The site was first found in 1979 by Arthur Mack. John Bingeman subsequently led excavations between 1980 and 1990 (Bingeman 2010). Dan Pascoe of Pascoe Archaeological Services took the reins in 2010, monitoring the increasingly vulnerable site, undertaking extensive survey work and raising artefacts at risk from destruction, work funded by Historic England. It was this that led Historic England to recognise the site's vulnerability.

Chatham Historic Dockyard holds a significant collection of HMS Invincible artefacts. Maritime archaeological material from the 18th century is poorly represented as a whole in the UK considering the amount of wrecks of this era off our coasts. The HMS Invincible 1744 Project will vastly increase our knowledge and understanding of this important era in shipbuilding and ship life.

===Esmeralda 1503===
Following the discovery of a site consistent with an early 16th-century European wreck off Al-Hallaniyah in 1998, the Omani government, spearheaded by its Ministry of Heritage and Culture, agreed to initially to a reconnaissance expedition in 2013. David Mearns, director of Blue Water Recoveries, brought together a team of maritime archaeologists from MAST and Bournemouth University, geophysicists and other scientists in 2013 to conduct a reconnaissance survey of the site, 14 years after its initial discovery. The archaeology team, led by Associate Professor Dave Parham of Bournemouth University, was supported by MAST which co-funded the first expedition in 2013. There have two subsequent fieldwork seasons and fieldwork was completed in November 2015.
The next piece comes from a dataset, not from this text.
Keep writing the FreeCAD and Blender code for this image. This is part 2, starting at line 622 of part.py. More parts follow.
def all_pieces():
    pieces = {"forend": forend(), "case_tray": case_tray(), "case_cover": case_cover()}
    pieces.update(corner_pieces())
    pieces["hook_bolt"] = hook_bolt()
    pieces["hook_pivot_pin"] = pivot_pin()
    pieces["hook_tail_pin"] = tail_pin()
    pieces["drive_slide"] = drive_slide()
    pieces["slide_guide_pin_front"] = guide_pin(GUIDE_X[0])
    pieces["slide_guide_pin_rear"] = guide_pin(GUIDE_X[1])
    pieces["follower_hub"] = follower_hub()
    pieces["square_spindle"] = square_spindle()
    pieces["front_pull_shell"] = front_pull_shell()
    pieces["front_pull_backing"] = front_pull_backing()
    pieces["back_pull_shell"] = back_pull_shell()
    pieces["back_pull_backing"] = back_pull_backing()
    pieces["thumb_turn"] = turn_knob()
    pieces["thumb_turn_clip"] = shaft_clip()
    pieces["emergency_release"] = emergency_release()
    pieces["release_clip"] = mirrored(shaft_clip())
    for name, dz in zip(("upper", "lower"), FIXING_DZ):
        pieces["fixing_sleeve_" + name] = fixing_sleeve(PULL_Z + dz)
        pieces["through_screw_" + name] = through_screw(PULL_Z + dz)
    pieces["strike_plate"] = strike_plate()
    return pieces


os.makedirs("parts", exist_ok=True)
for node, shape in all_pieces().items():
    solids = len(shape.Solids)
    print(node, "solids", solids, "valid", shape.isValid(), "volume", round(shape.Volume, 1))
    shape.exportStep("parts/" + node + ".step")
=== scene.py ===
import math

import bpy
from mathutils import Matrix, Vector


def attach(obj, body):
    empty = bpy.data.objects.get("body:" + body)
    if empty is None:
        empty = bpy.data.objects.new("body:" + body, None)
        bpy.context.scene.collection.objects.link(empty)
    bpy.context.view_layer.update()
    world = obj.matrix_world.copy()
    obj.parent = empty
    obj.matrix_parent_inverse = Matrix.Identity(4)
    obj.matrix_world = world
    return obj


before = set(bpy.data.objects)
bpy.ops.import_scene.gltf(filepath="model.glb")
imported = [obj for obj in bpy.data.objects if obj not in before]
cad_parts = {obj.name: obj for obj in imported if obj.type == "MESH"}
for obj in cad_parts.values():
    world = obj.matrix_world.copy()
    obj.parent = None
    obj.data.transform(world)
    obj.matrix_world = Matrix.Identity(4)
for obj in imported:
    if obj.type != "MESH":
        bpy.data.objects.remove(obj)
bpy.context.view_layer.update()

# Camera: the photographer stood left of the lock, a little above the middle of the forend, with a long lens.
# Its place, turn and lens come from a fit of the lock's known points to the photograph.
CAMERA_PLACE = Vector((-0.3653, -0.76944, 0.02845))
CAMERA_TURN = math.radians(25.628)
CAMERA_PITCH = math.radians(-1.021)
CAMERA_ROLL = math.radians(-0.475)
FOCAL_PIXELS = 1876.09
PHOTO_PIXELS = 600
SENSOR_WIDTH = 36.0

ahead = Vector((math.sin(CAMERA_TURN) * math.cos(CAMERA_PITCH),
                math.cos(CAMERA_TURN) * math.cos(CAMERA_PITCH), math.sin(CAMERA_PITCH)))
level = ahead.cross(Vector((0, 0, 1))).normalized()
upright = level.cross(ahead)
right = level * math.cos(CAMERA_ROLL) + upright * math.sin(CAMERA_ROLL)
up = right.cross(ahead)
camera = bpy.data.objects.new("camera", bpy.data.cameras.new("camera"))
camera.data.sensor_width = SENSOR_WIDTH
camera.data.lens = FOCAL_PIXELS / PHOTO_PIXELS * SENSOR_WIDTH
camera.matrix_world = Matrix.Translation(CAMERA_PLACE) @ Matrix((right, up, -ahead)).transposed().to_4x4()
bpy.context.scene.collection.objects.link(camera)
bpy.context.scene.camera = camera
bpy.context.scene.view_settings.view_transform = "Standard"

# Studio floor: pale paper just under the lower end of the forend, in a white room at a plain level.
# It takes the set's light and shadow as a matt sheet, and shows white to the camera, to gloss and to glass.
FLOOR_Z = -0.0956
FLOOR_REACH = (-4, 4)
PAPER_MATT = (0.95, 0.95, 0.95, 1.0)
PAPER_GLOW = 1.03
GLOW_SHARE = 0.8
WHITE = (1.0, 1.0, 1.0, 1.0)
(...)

===Royal Navy Loss List===
As part of a team undertaking the 2001 UNESCO Convention Impact Review for the United Kingdom, MAST completed the Royal Navy Loss List, a major assessment of the international spread of UK sovereign wrecks.

The RN Loss List, from 1512 to 1947, is compiled from the volumes and websites listed below from the earliest known RN wreck. The assessment shows that there are over 4,700 Royal Naval wrecks scattered across the oceans of the world, covering the period between 1512 and 1945.
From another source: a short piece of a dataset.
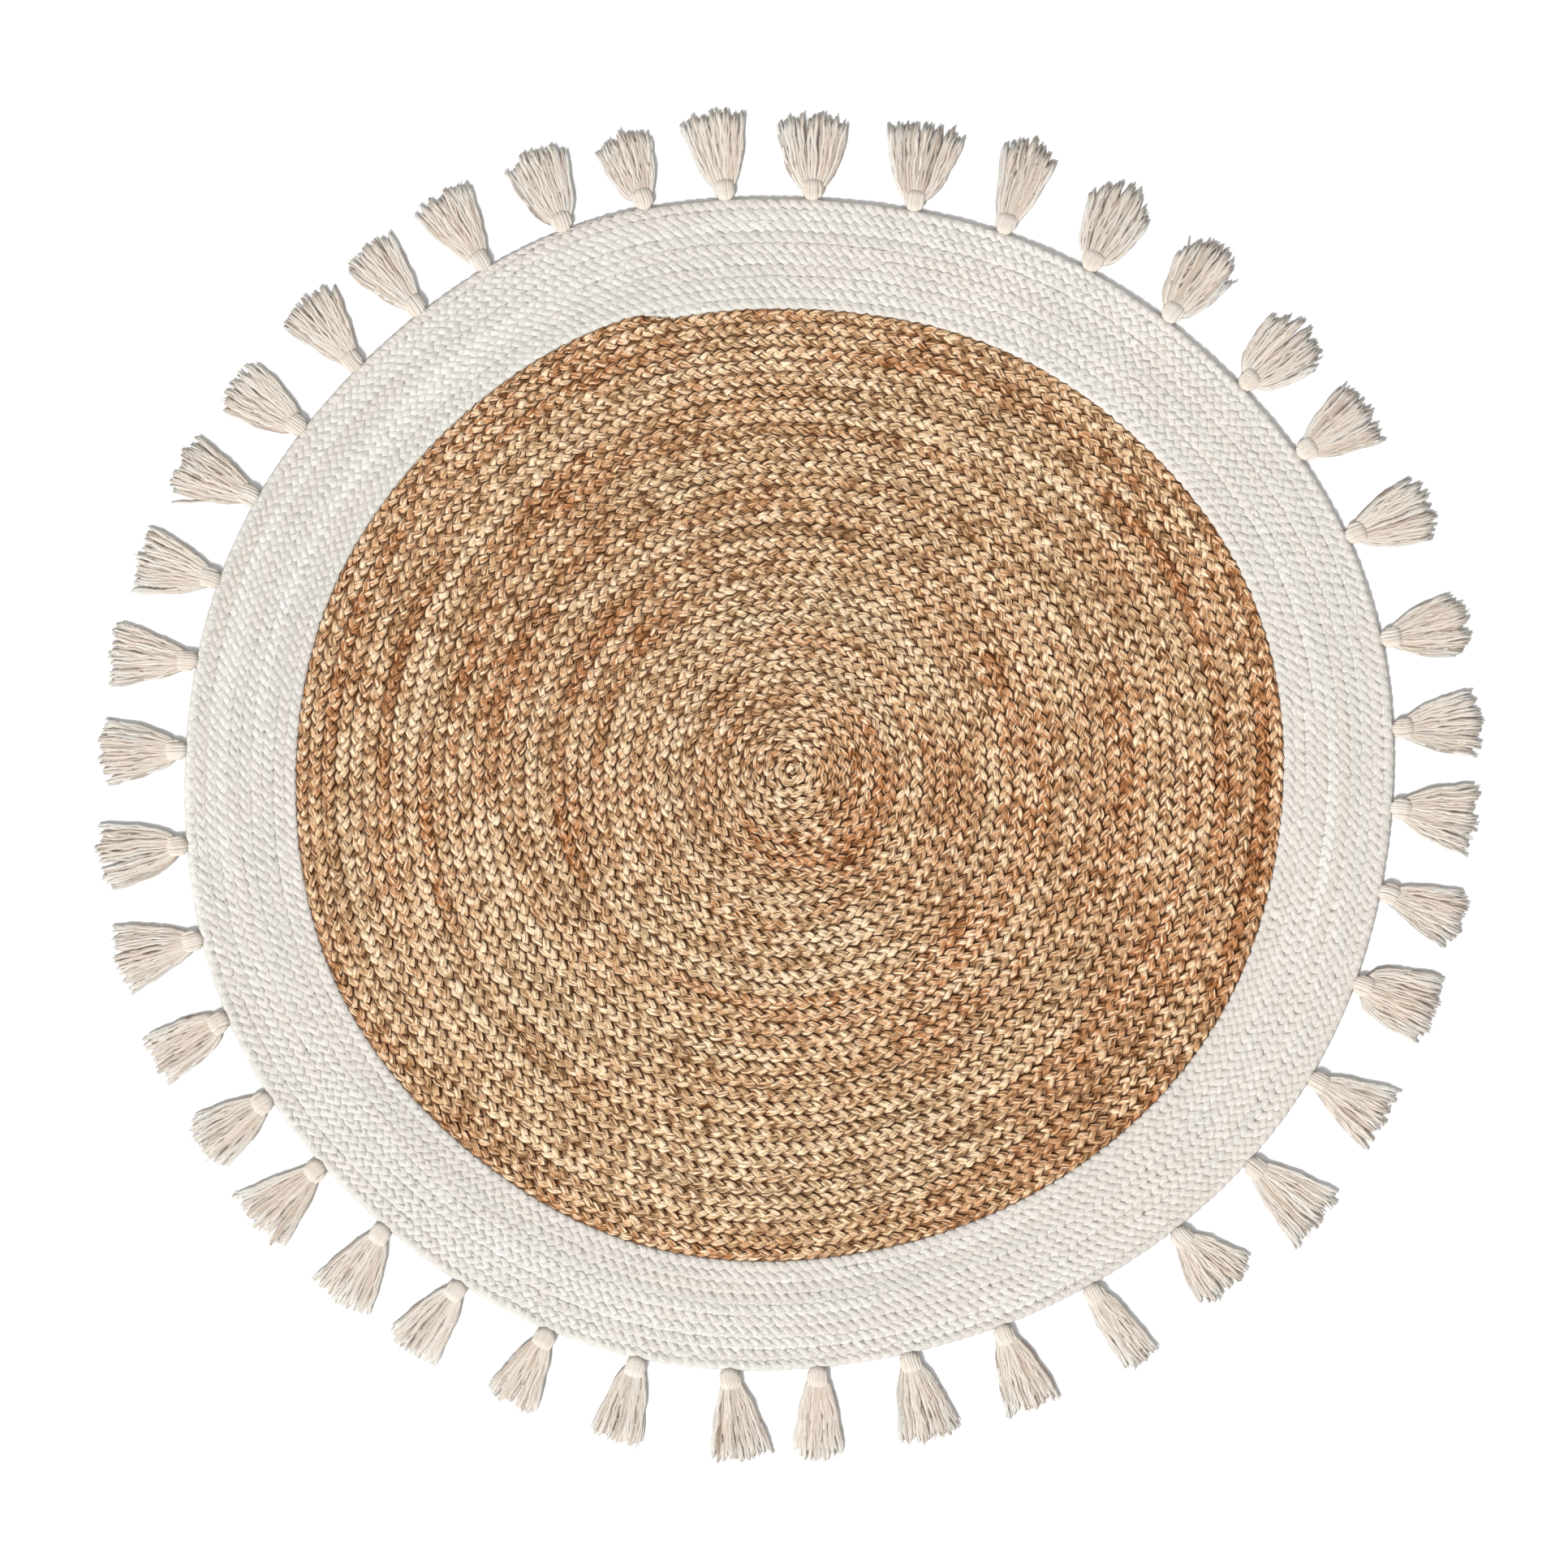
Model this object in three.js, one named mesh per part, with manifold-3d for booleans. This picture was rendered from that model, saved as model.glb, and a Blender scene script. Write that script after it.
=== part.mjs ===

===Coronation Geophysical Survey===
A Geophysical Survey was conducted by MAST and the Cornwall and Isles of Scilly Maritime Archaeological Society (CISMAS) on the Coronation Protected Wreck Site. Promare UK was sub-contracted to conduct the magnetometer survey and Swathe Services to conduct a multibeam survey producing a site plan of geo-referenced targets of both designated sites and the Intermediate area.
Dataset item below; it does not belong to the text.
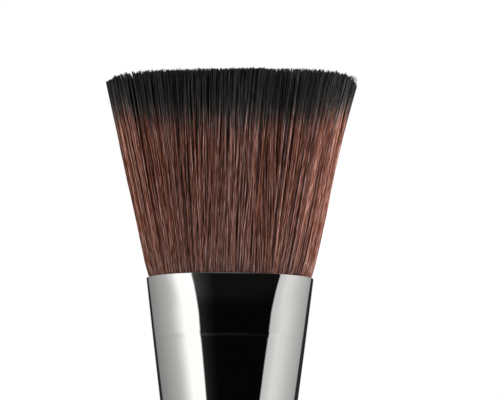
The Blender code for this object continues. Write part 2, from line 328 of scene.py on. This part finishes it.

The Coronation was a 90-gun second rate, built in 1685 by Isaac Betts at Portsmouth dockyard as one of the 1677 thirty-ships programme. On 3 September 1691 after patrolling for the French fleet, the English Fleet made for Plymouth. The Coronation foundered in a strong south easterly gale whilst trying to round Penlee Point with a loss of all but 13 of her crew, including the captain, Charles Skelton.

The Coronation Protected wreck site consists of two designated areas: Inshore (designated 1988) & Offshore (designated 1978). The area in between these two protected sites is known as the "Intermediate" site wherein lies an unverified scatter of archaeological material.

===Bamburgh Castle Beach Wreck===
A rarely seen portion of an unknown wreck within the intertidal zone of Bamburgh Castle Beach was reported to MAST by Steve Brown, a PADI Basic Archaeological Diver (BAD) Instructor and local historian. MAST has conducted two preliminary surveys of the site in 2013 to establish the extent of the site and how much remains under the sand.

The survival and position of some of the features within the wreck would suggest that the buried structure could be mostly intact as the position of hull structure, deck beams, masts and even deck fittings are all as would be expected from a mostly intact buried vessel.

Dendrochronological samples were taken as part of this survey to try and establish the date and origin of the vessel.

The site is now protected under the Ancient Monuments and Archaeological Areas Act 1979.

===Swash Channel Wreck Artefacts===
MAST has donated funds to conserve three of the carvings from the Swash Channel Wreck as well as a canister

They were raised in August 2010. The two carvings were found directly above the gunports in the bowcastle and are in extremely good condition. They bring the number of carvings found on the site to five.

The work will be done by the York Archaeological Trust. Once conserved you will be able to see the artefacts up close at Poole Museum.

=== MoD wrecks===
MAST, in partnership with Bournemouth University, won a Ministry of Defence (MoD) contract to assess the environmental and safety risks posed by the tankers RFA Creosol (1916), RFA War Mehtar (1919) and the escort carrier HMS Dasher (D37). This assessment includes research into the history of the wreck and its cargo/contents.

The ships fall into two broad groups, purpose-built tankers and an escort aircraft carrier converted from a merchant ship. The first two are relatively simple vessels and the third a much more complex vessel that is likely to be complicated by its conversion and change of use and reuse.

==Not for Profit==
MAST has conducted two major charity events off Plymouth Sound. One in 2012 and one in 2013. In September 2012 MAST raised £6,000 to raise awareness for maritime heritage in the UK and for the RNLI's Plymouth branch.

In August 2013, MAST raised money again to raise awareness for the need to protect UK maritime heritage but also for the charity Battle Back which received £2,000 towards helping injured Service personnel in their rehabilitation.

==Diving Speciality==
In 2012 MAST created a PADI Distinctive Specialty called Basic Archaeological Diver, a no frills, no fuss introduction to the basics of archaeology underwater with simple recording techniques using little more than a camera and tape measures. The course is now also a Scuba Schools International accredited course and is recognised by British Sub Aqua Club (BSAC). The course is an introduction to the basics includes a lecture on the laws governing divers and underwater archaeology in the UK.